** SUPPLIED MATERIAL **
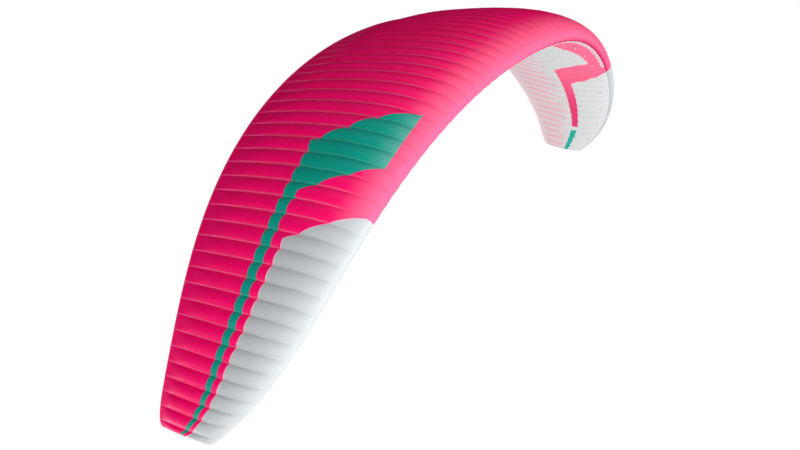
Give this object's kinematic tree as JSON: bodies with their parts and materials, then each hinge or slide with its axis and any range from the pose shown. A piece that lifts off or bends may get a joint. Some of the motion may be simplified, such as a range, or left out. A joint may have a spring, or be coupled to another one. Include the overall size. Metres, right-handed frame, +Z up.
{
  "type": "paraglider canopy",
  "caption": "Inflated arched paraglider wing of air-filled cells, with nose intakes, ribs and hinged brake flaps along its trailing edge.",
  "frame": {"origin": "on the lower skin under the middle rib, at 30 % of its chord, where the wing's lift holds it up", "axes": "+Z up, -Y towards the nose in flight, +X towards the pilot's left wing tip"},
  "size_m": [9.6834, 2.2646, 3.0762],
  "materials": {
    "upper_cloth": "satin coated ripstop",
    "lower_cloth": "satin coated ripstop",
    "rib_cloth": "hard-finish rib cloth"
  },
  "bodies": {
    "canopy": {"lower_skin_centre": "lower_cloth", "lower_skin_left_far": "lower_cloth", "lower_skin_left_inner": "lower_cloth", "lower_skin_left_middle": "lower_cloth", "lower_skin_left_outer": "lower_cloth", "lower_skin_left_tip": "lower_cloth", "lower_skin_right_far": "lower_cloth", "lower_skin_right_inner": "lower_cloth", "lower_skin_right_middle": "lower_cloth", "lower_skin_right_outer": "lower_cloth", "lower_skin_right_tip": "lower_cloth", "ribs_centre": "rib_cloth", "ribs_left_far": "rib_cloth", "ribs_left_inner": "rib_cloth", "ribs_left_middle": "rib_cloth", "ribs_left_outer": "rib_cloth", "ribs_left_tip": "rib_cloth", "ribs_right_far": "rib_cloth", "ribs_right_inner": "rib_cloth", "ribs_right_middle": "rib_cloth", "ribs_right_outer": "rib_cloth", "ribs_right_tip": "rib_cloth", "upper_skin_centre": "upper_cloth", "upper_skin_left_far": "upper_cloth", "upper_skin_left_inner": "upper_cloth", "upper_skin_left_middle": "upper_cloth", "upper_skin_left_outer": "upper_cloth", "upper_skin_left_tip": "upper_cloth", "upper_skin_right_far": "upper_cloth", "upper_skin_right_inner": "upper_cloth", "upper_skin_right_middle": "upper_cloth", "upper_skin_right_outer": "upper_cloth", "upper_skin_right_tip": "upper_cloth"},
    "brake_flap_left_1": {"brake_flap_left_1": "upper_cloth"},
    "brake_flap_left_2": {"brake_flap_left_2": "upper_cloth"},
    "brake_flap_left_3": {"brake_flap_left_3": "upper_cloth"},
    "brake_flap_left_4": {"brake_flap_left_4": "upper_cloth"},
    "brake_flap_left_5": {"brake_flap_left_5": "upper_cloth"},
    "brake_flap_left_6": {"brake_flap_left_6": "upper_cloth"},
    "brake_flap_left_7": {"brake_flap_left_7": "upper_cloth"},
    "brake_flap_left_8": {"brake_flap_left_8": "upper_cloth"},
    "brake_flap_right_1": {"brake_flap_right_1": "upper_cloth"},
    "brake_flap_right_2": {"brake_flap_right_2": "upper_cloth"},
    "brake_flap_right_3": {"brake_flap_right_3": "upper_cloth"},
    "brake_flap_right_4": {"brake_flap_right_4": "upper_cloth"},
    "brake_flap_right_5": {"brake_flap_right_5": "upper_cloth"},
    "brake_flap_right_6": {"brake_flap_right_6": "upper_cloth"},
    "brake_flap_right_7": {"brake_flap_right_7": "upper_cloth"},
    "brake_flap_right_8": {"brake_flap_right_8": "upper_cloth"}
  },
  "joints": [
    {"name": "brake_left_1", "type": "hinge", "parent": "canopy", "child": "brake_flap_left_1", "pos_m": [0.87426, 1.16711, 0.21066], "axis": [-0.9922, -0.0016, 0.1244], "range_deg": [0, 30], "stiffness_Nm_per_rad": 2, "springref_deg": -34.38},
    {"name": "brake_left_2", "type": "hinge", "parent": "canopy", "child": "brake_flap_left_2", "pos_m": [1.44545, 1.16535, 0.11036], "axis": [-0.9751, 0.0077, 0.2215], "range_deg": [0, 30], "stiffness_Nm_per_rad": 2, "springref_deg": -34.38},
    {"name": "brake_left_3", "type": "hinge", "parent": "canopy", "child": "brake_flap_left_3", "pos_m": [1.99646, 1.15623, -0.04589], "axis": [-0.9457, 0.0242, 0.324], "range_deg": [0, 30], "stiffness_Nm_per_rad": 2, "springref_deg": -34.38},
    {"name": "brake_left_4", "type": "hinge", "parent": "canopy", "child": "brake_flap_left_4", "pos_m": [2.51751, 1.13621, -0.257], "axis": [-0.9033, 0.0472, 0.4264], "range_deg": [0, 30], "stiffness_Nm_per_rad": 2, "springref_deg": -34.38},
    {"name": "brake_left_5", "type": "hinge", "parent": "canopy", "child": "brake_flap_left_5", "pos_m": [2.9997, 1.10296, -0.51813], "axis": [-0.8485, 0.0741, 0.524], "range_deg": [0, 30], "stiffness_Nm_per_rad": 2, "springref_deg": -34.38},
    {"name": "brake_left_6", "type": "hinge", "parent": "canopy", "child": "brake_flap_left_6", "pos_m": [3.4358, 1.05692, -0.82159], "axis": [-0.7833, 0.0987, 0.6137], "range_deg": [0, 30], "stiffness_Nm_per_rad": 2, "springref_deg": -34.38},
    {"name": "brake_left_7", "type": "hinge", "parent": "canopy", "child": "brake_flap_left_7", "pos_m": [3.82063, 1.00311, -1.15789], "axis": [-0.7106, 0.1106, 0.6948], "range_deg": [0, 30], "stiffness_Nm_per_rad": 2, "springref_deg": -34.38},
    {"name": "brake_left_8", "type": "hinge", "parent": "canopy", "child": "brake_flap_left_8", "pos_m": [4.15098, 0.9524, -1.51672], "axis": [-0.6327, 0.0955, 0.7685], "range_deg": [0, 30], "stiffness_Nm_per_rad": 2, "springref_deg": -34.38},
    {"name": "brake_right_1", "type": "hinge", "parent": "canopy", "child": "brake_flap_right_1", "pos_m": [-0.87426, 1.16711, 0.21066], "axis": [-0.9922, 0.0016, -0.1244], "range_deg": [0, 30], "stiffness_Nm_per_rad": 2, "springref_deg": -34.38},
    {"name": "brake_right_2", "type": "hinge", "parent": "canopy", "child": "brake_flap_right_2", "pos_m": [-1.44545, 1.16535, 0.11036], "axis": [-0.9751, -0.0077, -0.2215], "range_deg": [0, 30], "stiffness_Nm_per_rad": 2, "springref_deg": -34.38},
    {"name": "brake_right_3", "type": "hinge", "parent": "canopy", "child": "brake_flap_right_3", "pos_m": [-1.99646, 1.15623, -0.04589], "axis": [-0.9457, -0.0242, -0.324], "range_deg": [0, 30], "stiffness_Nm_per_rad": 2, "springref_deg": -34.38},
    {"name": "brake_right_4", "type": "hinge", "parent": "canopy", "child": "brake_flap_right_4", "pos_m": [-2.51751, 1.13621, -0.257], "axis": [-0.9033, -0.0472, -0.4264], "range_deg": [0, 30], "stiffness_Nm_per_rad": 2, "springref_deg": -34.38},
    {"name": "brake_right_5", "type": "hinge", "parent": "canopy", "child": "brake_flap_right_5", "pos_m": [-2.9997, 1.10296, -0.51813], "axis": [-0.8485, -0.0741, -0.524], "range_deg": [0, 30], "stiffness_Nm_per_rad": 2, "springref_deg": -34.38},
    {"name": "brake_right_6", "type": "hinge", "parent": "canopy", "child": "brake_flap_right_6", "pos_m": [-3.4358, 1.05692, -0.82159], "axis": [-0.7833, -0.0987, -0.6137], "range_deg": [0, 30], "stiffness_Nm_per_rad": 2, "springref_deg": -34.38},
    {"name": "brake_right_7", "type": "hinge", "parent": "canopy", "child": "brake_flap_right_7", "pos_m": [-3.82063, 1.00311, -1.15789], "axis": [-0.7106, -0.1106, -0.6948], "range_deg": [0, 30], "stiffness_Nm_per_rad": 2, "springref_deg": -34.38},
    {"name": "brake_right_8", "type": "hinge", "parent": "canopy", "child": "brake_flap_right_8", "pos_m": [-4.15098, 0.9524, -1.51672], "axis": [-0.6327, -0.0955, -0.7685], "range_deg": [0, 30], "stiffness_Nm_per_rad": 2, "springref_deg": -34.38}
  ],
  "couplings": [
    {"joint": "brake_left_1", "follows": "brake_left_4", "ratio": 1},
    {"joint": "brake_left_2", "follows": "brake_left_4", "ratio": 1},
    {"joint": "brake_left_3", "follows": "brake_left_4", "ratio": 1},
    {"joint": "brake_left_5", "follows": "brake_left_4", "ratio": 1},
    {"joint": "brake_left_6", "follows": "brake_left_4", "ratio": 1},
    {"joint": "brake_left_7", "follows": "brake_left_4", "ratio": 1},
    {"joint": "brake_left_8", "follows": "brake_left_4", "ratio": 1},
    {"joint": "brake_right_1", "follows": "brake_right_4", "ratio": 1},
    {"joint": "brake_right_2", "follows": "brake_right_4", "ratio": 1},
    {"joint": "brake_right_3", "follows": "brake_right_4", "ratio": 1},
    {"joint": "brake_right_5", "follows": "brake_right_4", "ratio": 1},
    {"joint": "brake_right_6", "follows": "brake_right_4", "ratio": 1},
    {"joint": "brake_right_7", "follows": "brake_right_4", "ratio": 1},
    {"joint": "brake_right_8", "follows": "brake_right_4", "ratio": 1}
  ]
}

** GIVEN PROBLEM **
Pick out each line above that includes "with" and show it.

** REPLY TO THE EXERCISE **
Give this object's kinematic tree as JSON: bodies with their parts and materials, then each hinge or slide with its axis and any range from the pose shown. A piece that lifts off or bends may get a joint. Some of the motion may be simplified, such as a range, or left out. A joint may have a spring, or be coupled to another one. Include the overall size. Metres, right-handed frame, +Z up.
  "caption": "Inflated arched paraglider wing of air-filled cells, with nose intakes, ribs and hinged brake flaps along its trailing edge.",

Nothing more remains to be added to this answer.